We have built an utterly failed society. We fail to care for those who need care. We have created a system where supporting or looking out for others is seen as a weakness. We are in the process of destroying not only our own systems, societies, and necessary interdependence, but also the entire world we live in. We unwittingly ascribe to and support the power structures that exist, with – for the vast majority of us, especially for White Americans – resistance limited to photo ops and donations.

So what do we do? For me, teaching is a cure for some of this. I feel that I can attempt to engage in healing the world and healing others around me. I can attempt to repair, to educate, to support, and to grow new and beautiful people and ideas.

And, at the same time, the heartbreak is real. There are days of true joy, and there are days when the pain, corruption, and true evil within our system is fully revealed. I see people built up and people worn down; people transformed and people seemingly destroyed.

And what comes next? For me, what’s next is that I will show up to work again tomorrow. I will show up ready once again to try to remake the world anew, a world full of suffering and wonder, of pain as old as the earth and of learning and growth as new as tomorrow’s dew – a world of kaleidoscopic emotions that is heartbreaking and sad and funny and joyous and, above all, riotously and hopefully human. And that – all of that – is why I continue to teach.

4 thoughts on “Teaching

  1. Dear Jonas,

    I am troubled by this update because I know you to be a person of high ideals and vast worldly experience, spurred by an excellent thinking mind. You are too young to be depressed by how the world is working.

    All of the people, governments, society, and interpersonal relationships that you feel are wrong; are. However, they are not new and have always been a part, but not the whole, of civilization.

    I am sorry that you live so far away. I would enjoy a conversation with you. Maybe that would be possible when you are here to visit your folks. A 95 year old has had time to think of these things and put them in perspective.

    Teaching is rewarding. Enjoy it. Jim

    >

  2. Dear Jonas, I appreciate your ability to put the challenges you and your students (and so many others) are facing. The students I teach here in MN as well as my clients are wrestling deeply with all the challenges in our country and world today. They are lucky that they have someone who sees the depth of their struggles and doesnt flinch. They are lucky that they are supported and seen by you… (which might feel almost like a small thing, but from such small things.. great change can eventually emerge). I hope you are also have ways to find support and comfort from others in your community as well… thank you for sharing the depth of what you are seeing and feeling. I feel like it is a true mirror of so many in so many parts of the world today… courage.

  3. Heartbreak is real, and how fortunate it is to understand the light that exists within and through that brokenness.
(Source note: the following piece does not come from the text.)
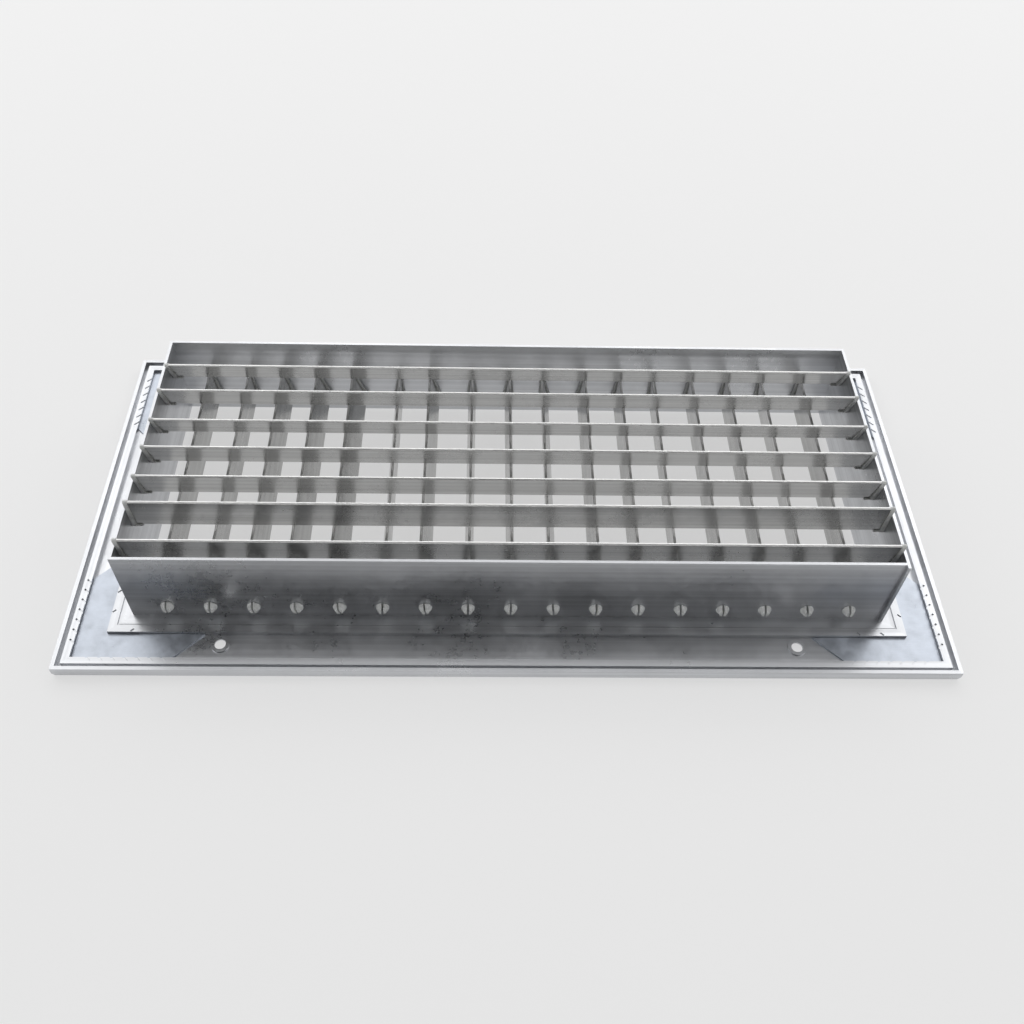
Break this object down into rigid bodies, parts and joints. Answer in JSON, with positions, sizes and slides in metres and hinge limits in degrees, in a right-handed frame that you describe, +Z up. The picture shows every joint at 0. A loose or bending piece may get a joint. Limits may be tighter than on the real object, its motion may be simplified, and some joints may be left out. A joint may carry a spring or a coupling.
{
  "type": "double deflection supply grille",
  "caption": "Double deflection supply grille: a mitred, flanged frame with a front and a rear row of aerofoil blades that each turn on plastic end caps.",
  "frame": {"origin": "centre of the face, in the plane that the grille lies on, face down", "axes": "+X along the long side to the right, +Y along the short side away from the near edge, +Z up the neck, from the face into the duct"},
  "size_m": [0.398, 0.196, 0.0508],
  "materials": {
    "frame": "satin, as extruded",
    "plate": "dull, rolled sheet",
    "blade": "satin, as extruded",
    "cap": "milky nylon"
  },
  "bodies": {
    "frame": {"frame_side_near": "frame", "frame_side_far": "frame", "frame_side_left": "frame", "frame_side_right": "frame", "corner_plate_near_left": "plate", "corner_plate_near_right": "plate", "corner_plate_far_left": "plate", "corner_plate_far_right": "plate"},
    "front_01": {"front_blade_01": "blade", "front_caps_01": "cap"},
    "front_02": {"front_blade_02": "blade", "front_caps_02": "cap"},
    "front_03": {"front_blade_03": "blade", "front_caps_03": "cap"},
    "front_04": {"front_blade_04": "blade", "front_caps_04": "cap"},
    "front_05": {"front_blade_05": "blade", "front_caps_05": "cap"},
    "front_06": {"front_blade_06": "blade", "front_caps_06": "cap"},
    "front_07": {"front_blade_07": "blade", "front_caps_07": "cap"},
    "front_08": {"front_blade_08": "blade", "front_caps_08": "cap"},
    "front_09": {"front_blade_09": "blade", "front_caps_09": "cap"},
    "front_10": {"front_blade_10": "blade", "front_caps_10": "cap"},
    "front_11": {"front_blade_11": "blade", "front_caps_11": "cap"},
    "front_12": {"front_blade_12": "blade", "front_caps_12": "cap"},
    "front_13": {"front_blade_13": "blade", "front_caps_13": "cap"},
    "front_14": {"front_blade_14": "blade", "front_caps_14": "cap"},
    "front_15": {"front_blade_15": "blade", "front_caps_15": "cap"},
    "front_16": {"front_blade_16": "blade", "front_caps_16": "cap"},
    "front_17": {"front_blade_17": "blade", "front_caps_17": "cap"},
    "rear_1": {"rear_blade_1": "blade", "rear_caps_1": "cap"},
    "rear_2": {"rear_blade_2": "blade", "rear_caps_2": "cap"},
    "rear_3": {"rear_blade_3": "blade", "rear_caps_3": "cap"},
    "rear_4": {"rear_blade_4": "blade", "rear_caps_4": "cap"},
    "rear_5": {"rear_blade_5": "blade", "rear_caps_5": "cap"},
    "rear_6": {"rear_blade_6": "blade", "rear_caps_6": "cap"},
    "rear_7": {"rear_blade_7": "blade", "rear_caps_7": "cap"}
  },
  "joints": [
    {"name": "front_tilt_01", "type": "hinge", "parent": "frame", "child": "front_01", "pos_m": [-0.1524, 0, 0.012], "axis": [0, 1, 0], "range_deg": [-42.6, 47.4]},
    {"name": "front_tilt_02", "type": "hinge", "parent": "frame", "child": "front_02", "pos_m": [-0.13335, 0, 0.012], "axis": [0, 1, 0], "range_deg": [-45.8, 44.2]},
    {"name": "front_tilt_03", "type": "hinge", "parent": "frame", "child": "front_03", "pos_m": [-0.1143, 0, 0.012], "axis": [0, 1, 0], "range_deg": [-37.6, 52.4]},
    {"name": "front_tilt_04", "type": "hinge", "parent": "frame", "child": "front_04", "pos_m": [-0.09525, 0, 0.012], "axis": [0, 1, 0], "range_deg": [-32.7, 57.3]},
    {"name": "front_tilt_05", "type": "hinge", "parent": "frame", "child": "front_05", "pos_m": [-0.0762, 0, 0.012], "axis": [0, 1, 0], "range_deg": [-29.4, 60.6]},
    {"name": "front_tilt_06", "type": "hinge", "parent": "frame", "child": "front_06", "pos_m": [-0.05715, 0, 0.012], "axis": [0, 1, 0], "range_deg": [-49.4, 40.6]},
    {"name": "front_tilt_07", "type": "hinge", "parent": "frame", "child": "front_07", "pos_m": [-0.0381, 0, 0.012], "axis": [0, 1, 0], "range_deg": [-35.6, 54.4]},
    {"name": "front_tilt_08", "type": "hinge", "parent": "frame", "child": "front_08", "pos_m": [-0.01905, 0, 0.012], "axis": [0, 1, 0], "range_deg": [-46.1, 43.9]},
    {"name": "front_tilt_09", "type": "hinge", "parent": "frame", "child": "front_09", "pos_m": [0, 0, 0.012], "axis": [0, 1, 0], "range_deg": [-46.5, 43.5]},
    {"name": "front_tilt_10", "type": "hinge", "parent": "frame", "child": "front_10", "pos_m": [0.01905, 0, 0.012], "axis": [0, 1, 0], "range_deg": [-37.4, 52.6]},
    {"name": "front_tilt_11", "type": "hinge", "parent": "frame", "child": "front_11", "pos_m": [0.0381, 0, 0.012], "axis": [0, 1, 0], "range_deg": [-49.5, 40.5]},
    {"name": "front_tilt_12", "type": "hinge", "parent": "frame", "child": "front_12", "pos_m": [0.05715, 0, 0.012], "axis": [0, 1, 0], "range_deg": [-46.1, 43.9]},
    {"name": "front_tilt_13", "type": "hinge", "parent": "frame", "child": "front_13", "pos_m": [0.0762, 0, 0.012], "axis": [0, 1, 0], "range_deg": [-37.8, 52.2]},
    {"name": "front_tilt_14", "type": "hinge", "parent": "frame", "child": "front_14", "pos_m": [0.09525, 0, 0.012], "axis": [0, 1, 0], "range_deg": [-42, 48]},
    {"name": "front_tilt_15", "type": "hinge", "parent": "frame", "child": "front_15", "pos_m": [0.1143, 0, 0.012], "axis": [0, 1, 0], "range_deg": [-40.3, 49.7]},
    {"name": "front_tilt_16", "type": "hinge", "parent": "frame", "child": "front_16", "pos_m": [0.13335, 0, 0.012], "axis": [0, 1, 0], "range_deg": [-34.9, 55.1]},
    {"name": "front_tilt_17", "type": "hinge", "parent": "frame", "child": "front_17", "pos_m": [0.1524, 0, 0.012], "axis": [0, 1, 0], "range_deg": [-41.3, 48.7]},
    {"name": "rear_tilt_1", "type": "hinge", "parent": "frame", "child": "rear_1", "pos_m": [0, 0.05715, 0.0347], "axis": [-1, 0, 0], "range_deg": [-2, 66]},
    {"name": "rear_tilt_2", "type": "hinge", "parent": "frame", "child": "rear_2", "pos_m": [0, 0.0381, 0.0347], "axis": [-1, 0, 0], "range_deg": [-6.5, 61.5]},
    {"name": "rear_tilt_3", "type": "hinge", "parent": "frame", "child": "rear_3", "pos_m": [0, 0.01905, 0.0347], "axis": [-1, 0, 0], "range_deg": [-5, 63]},
    {"name": "rear_tilt_4", "type": "hinge", "parent": "frame", "child": "rear_4", "pos_m": [0, 0, 0.0347], "axis": [-1, 0, 0], "range_deg": [-10, 58]},
    {"name": "rear_tilt_5", "type": "hinge", "parent": "frame", "child": "rear_5", "pos_m": [0, -0.01905, 0.0347], "axis": [-1, 0, 0], "range_deg": [-14, 54]},
    {"name": "rear_tilt_6", "type": "hinge", "parent": "frame", "child": "rear_6", "pos_m": [0, -0.0381, 0.0347], "axis": [-1, 0, 0], "range_deg": [-26, 42]},
    {"name": "rear_tilt_7", "type": "hinge", "parent": "frame", "child": "rear_7", "pos_m": [0, -0.05715, 0.0347], "axis": [-1, 0, 0], "range_deg": [-20, 48]}
  ]
}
True tikkun olam —repairing of the world happens through the work of amazing individuals (such as you), though I do have my biases on that(!).

  4. Dear Jonas,
    Your recent missive was challenging to read but the reality of our broken system and the copious amounts of suffering caused by a failure in leadership and the avarice and hubris of a few… is indeed challenging. You’re not alone in witnessing the needless suffering and I value your need to voice your sadness.

    In the moment of my reading what you wrote your sadness seemed overwhelming….I feel the same at times and I’m sure many people reading your missive do as well. It’s a challenging time and maybe Jim Dannenberg, in his response, is correct, it always has been… the world is bigger and smaller in the same breath so the weight seems overwhelming at times….and many of us are trying to figure out how to manage it.
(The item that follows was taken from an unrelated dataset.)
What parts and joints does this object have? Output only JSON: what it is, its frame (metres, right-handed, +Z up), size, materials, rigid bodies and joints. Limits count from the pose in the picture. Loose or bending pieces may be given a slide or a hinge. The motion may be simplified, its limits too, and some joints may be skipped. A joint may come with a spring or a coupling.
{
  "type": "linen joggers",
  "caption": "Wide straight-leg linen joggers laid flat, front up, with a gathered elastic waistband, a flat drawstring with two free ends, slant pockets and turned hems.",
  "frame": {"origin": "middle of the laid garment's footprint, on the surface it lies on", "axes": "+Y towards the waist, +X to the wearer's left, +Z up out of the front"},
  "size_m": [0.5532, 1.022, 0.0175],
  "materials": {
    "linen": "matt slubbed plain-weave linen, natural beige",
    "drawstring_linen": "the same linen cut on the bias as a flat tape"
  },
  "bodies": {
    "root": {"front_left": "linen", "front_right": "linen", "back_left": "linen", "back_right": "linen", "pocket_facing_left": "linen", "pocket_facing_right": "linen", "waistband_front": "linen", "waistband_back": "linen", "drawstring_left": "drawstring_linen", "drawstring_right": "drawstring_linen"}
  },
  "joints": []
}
    I think you unwittingly provided the only solution to this in your last paragraph which I believe is as heartfelt as the sadness you expressed and it’s what we all are needing to do…show up, do the needful and above all appreciate “a world of kaleidoscopic emotions that is heartbreaking and sad and funny and joyous and, above all, riotously and hopefully human.” We are a curious species.

    Your missive was provocative, in a good way. Maybe in the next missive you might share a moment that made you smile and makes us smile…though I did smile and breathed a sigh of relief after reading your last paragraph and it gave me confidence that we don’t need to plan an intervention! Keep showing up Jonas – you are making a difference. Thank you for being heartfelt.